Generally speaking, staying out of trouble is a good approach to life. That’s what Mom and Dad would tell me before I’d go out for a drink as a kid, and at the end of the day, it’s usually wise to follow Mom and Dad’s advice. It reminds me of a funny piece of advice that General Franco once gave to a newspaper director: “Do what I do, and stay out of politics.”
However, sometimes getting into trouble is necessary. There have been wars that prevented totalitarianism or stopped horrendous crimes, just as there are cultural battles that cannot be taken for granted without seriously risking freedom. We are in a cultural civil war. Yes, the image of a peaceful world is fine. But when you have a bunch of barbarians setting fire to your country’s streets with the complicit backing of many politicians and millions of citizens, you have only two options: collusion with barbarism or culture war. The fine rain of feminism that stigmatises men, the photo of world leaders taking knees, the homosexual proselytizing during children’s TV time, Greta Thunberg’s climate sect, the demolition of statues, the censorship of Trump on social networks, or the ideological extortion of The Federalist and Tucker Carlson, are not simply anecdotes, if one recalls the saying that “two anecdotes make evidence.”

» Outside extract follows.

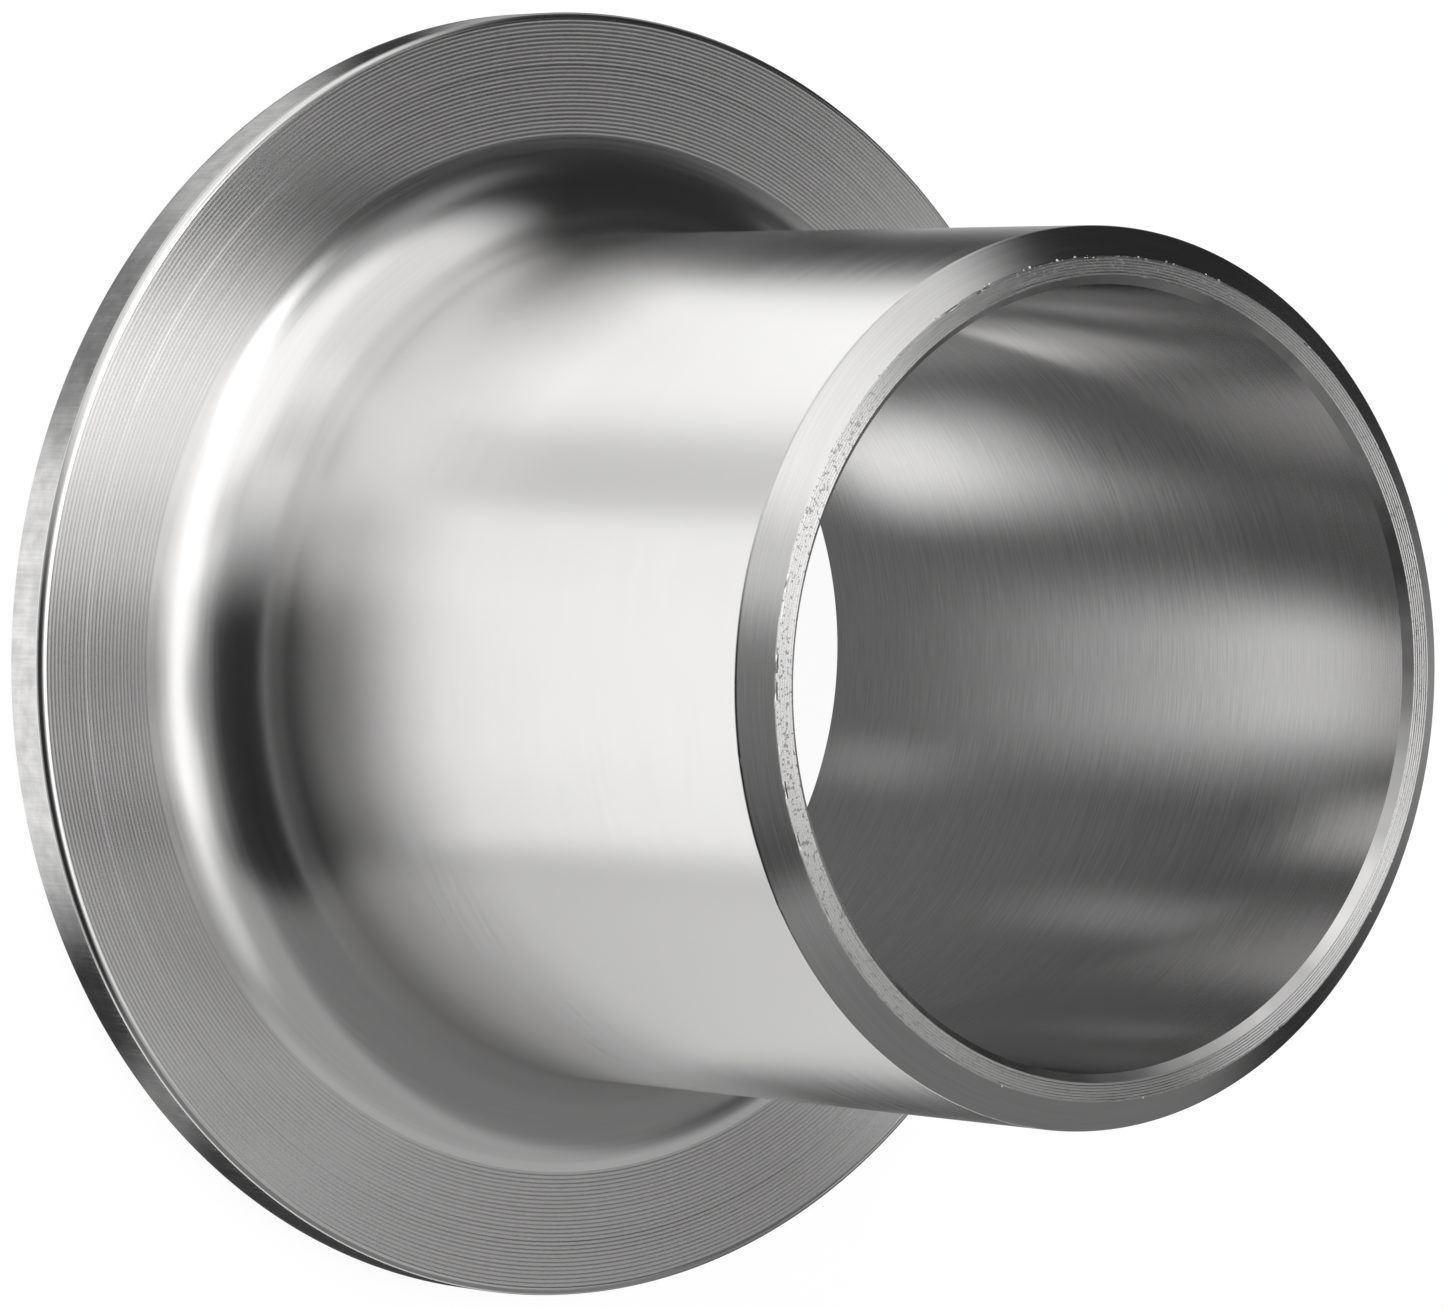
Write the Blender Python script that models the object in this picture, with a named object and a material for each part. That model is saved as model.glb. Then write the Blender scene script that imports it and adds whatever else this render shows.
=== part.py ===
"""Lap-joint stub end, DN 50, schedule 40S wall, short pattern.

One solid of revolution: a thin round lap at the foot, a radiused neck, a straight pipe barrel and,
at the top, an end prepared for a butt weld. A loose flange slides over the barrel and bears on the
back of the lap, and a gasket seals on the lap's front face, which lies on z = 0.

Metres, +Z up. The Z axis is the pipe's axis.
"""

import math

import bmesh
import bpy
from mathutils import Vector

# Pipe
barrel_diameter = 0.0603
wall = 0.00391
overall_length = 0.0635

# Lap
lap_diameter = 0.0921
lap_thickness = 0.0040
rim_round = 0.00055
gasket_edge_chamfer = 0.00035
neck_radius = 0.0070
bore_edge_break = 0.0002

# Weld end
bevel_angle = math.radians(37.5)
root_face = 0.00123
inner_chamfer = 0.00056

# Fineness of the facets
turn_steps = 128
neck_arc_steps = 12
rim_arc_steps = 4

# Most of the flat back of the lap that the neck may take up, as a share of it
neck_limit_share = 0.9

# Edges that bend more than this stay crisp, in smooth shading
crisp_edge_angle = math.radians(25.0)


def arc(centre_r, centre_z, radius, start, end, steps):
    """Points of an arc in the profile plane, from angle start to angle end, both ends included."""
    points = []
    for step in range(steps + 1):
        angle = start + (end - start) * step / steps
        points.append((centre_r + radius * math.cos(angle), centre_z + radius * math.sin(angle)))
    return points


def stub_end_profile():
    """Closed outline (radius, height) of the wall, from the weld end down the outside and up the bore."""
    barrel_r = barrel_diameter / 2
    bore_r = barrel_r - wall
    lap_r = lap_diameter / 2
    rim_r = min(rim_round, lap_thickness - gasket_edge_chamfer)
    lap_back_r = lap_r - rim_r
    neck_r = min(neck_radius, neck_limit_share * (lap_back_r - barrel_r))

    # Weld end: a root face between the outer bevel and the inner chamfer
    root_inner_r = bore_r + inner_chamfer
    root_outer_r = root_inner_r + root_face
    bevel_height = (barrel_r - root_outer_r) * math.tan(bevel_angle)
    weld_end = [
        (root_inner_r, overall_length),
        (root_outer_r, overall_length),
        (barrel_r, overall_length - bevel_height),
    ]

    # Neck: a quarter round that runs from the barrel out to the back of the lap
    neck = arc(barrel_r + neck_r, lap_thickness + neck_r, neck_r, math.pi, 1.5 * math.pi, neck_arc_steps)

    # Rim: rounded towards the barrel, chamfered towards the gasket
    rim = arc(lap_back_r, lap_thickness - rim_r, rim_r, 0.5 * math.pi, 0.0, rim_arc_steps)
    rim.append((lap_r, gasket_edge_chamfer))

    gasket_face = [(lap_r - gasket_edge_chamfer, 0.0), (bore_r + bore_edge_break, 0.0)]
    bore = [(bore_r, bore_edge_break), (bore_r, overall_length - inner_chamfer)]

    return weld_end + neck + rim + gasket_face + bore


def turned_mesh(name, profile):
    """Turn a closed outline about the Z axis into one closed, smooth-shaded body."""
    shape = bmesh.new()
    corners = [shape.verts.new((radius, 0.0, height)) for radius, height in profile]
    outline = [shape.edges.new((corner, corners[index - 1])) for index, corner in enumerate(corners)]
    bmesh.ops.spin(
        shape,
        geom=corners + outline,
        cent=Vector(),
        axis=Vector((0.0, 0.0, 1.0)),
        angle=2 * math.pi,
        steps=turn_steps,
        use_merge=True,
    )
    bmesh.ops.recalc_face_normals(shape, faces=shape.faces)
    mesh = bpy.data.meshes.new(name)
    shape.to_mesh(mesh)
    shape.free()
    mesh.shade_smooth()
    mesh.set_sharp_from_angle(angle=crisp_edge_angle)
    return mesh


def stainless_steel():
    """Machined stainless steel, satin and slightly warm."""
    steel = bpy.data.materials.new("stainless_steel")
    steel.use_nodes = True
    shader = steel.node_tree.nodes["Principled BSDF"]
    shader.inputs["Base Color"].default_value = (0.62, 0.61, 0.60, 1.0)
    shader.inputs["Metallic"].default_value = 1.0
    shader.inputs["Roughness"].default_value = 0.28
    return steel


def build():
    for old in list(bpy.data.objects):
        bpy.data.objects.remove(old, do_unlink=True)
    mesh = turned_mesh("stub_end", stub_end_profile())
    mesh.materials.append(stainless_steel())
    stub_end = bpy.data.objects.new("stub_end", mesh)
    bpy.context.scene.collection.objects.link(stub_end)


build()
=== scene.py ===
import math
import random

import bmesh
import bpy
from mathutils import Matrix, Vector


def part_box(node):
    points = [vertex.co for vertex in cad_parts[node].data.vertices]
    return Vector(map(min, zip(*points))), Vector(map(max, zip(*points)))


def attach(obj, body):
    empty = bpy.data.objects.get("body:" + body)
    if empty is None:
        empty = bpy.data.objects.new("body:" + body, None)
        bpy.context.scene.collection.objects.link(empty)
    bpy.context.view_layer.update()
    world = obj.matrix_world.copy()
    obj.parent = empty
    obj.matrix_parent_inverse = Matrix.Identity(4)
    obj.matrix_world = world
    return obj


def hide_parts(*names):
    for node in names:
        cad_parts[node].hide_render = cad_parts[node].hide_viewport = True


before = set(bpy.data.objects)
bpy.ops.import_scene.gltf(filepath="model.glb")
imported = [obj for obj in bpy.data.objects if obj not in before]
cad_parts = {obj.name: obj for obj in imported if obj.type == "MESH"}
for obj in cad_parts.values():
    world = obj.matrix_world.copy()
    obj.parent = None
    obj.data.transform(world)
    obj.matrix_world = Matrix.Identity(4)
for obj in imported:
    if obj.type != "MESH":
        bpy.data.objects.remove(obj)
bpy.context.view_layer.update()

mm = 0.001
mergeDistance = 1e-7
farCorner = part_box("stub_end")[1]
lapRadius = farCorner[0]
partLength = farCorner[2]
print("frame loaded, lap radius", round(lapRadius / mm, 2), "mm, length", round(partLength / mm, 2), "mm")


# The stub end: sizes in metres, the lap's radius and the length come from the frame
stubEnd = {
    "barrelRadius": 30.15 * mm,
    "wall": 3.91 * mm,
    "lapThickness": 4.0 * mm,
    "neckRadius": 7.0 * mm,
    "neckSegments": 22,
    "rimRound": 0.55 * mm,
    "rimSegments": 6,
    "bluntSegments": 2,
    "gasketChamfer": 0.35 * mm,
    "boreEdgeBreak": 0.2 * mm,
    "rootFace": 1.23 * mm,
    "innerChamfer": 0.56 * mm,
    "bevelAngle": math.radians(37.5),
    # extra loops on the bevel and below it keep the faults of its edges to themselves
    "bevelGuardShares": (0.07, 0.95),
    "barrelGuard": 0.14 * mm,
    "turnSteps": 300,
    "crispAngle": math.radians(22.0),
    "seed": 11,
}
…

Europe is full of mostly conservative countries that considered all these things simple anecdotes. Because of this, these countries are now moral graveyards where, although left and right alternate in government, politics is always social-democratic. Almost every politician seems to be taken from a factory churning out Hillary Clintons. Thus, the European centre-right parties do not dare take back the ground they gave up to cultural Marxism when it invaded universities and media. And so they lost small battles that later became discreet laws that, in turn, legitimised bad consciences with power, until they crystallised into a real change in public opinion on serious issues such as the right to life, family, or taxes. Yes. Europe is a victim of the Boiling Frog Syndrome. Progressivism slowly cooks the conservative frog in a lukewarm broth called “social peace,” the basic food for any self-respecting relativist. The left raises its voice, the right looks away. The frog is at ease, everything seems peaceful and in order, everything is surrounded by an aura of consensus with very low levels of tension. The conservative frog is happy. And it doesn’t know it, but it’s being boiled. It’s definitely gonna be the signature dish tonight.
But, I have some good news: America still has time to avoid becoming another boiled frog. You have to jump out of the pot, you have to defend your principles to the end, you have to engage in the dialectic of culture warfare. Freedom, nation, law, order, property, faith, tradition, beauty. We must defend all of it without any kind of complex or fear. It is possible that, after all, we conservatives will continue to lose some battles. The best consolation in this regard was written by Russell Kirk: “I am a conservative. Quite possibly I am on the losing side; often I think so. Yet, out of a curious perversity I had rather lose with Socrates, let us say, than win with Lenin.” But nothing will be definitively lost as long as there is a man standing in the face of savagery, as long as there are some, like the much-maligned McCloskeys of St. Louis, serene and hateless, fighting to defend what legitimately belongs to them.
I’m not suggesting that you go out into the streets wielding a sword. It’s enough to go out into the streets wielding your conscience.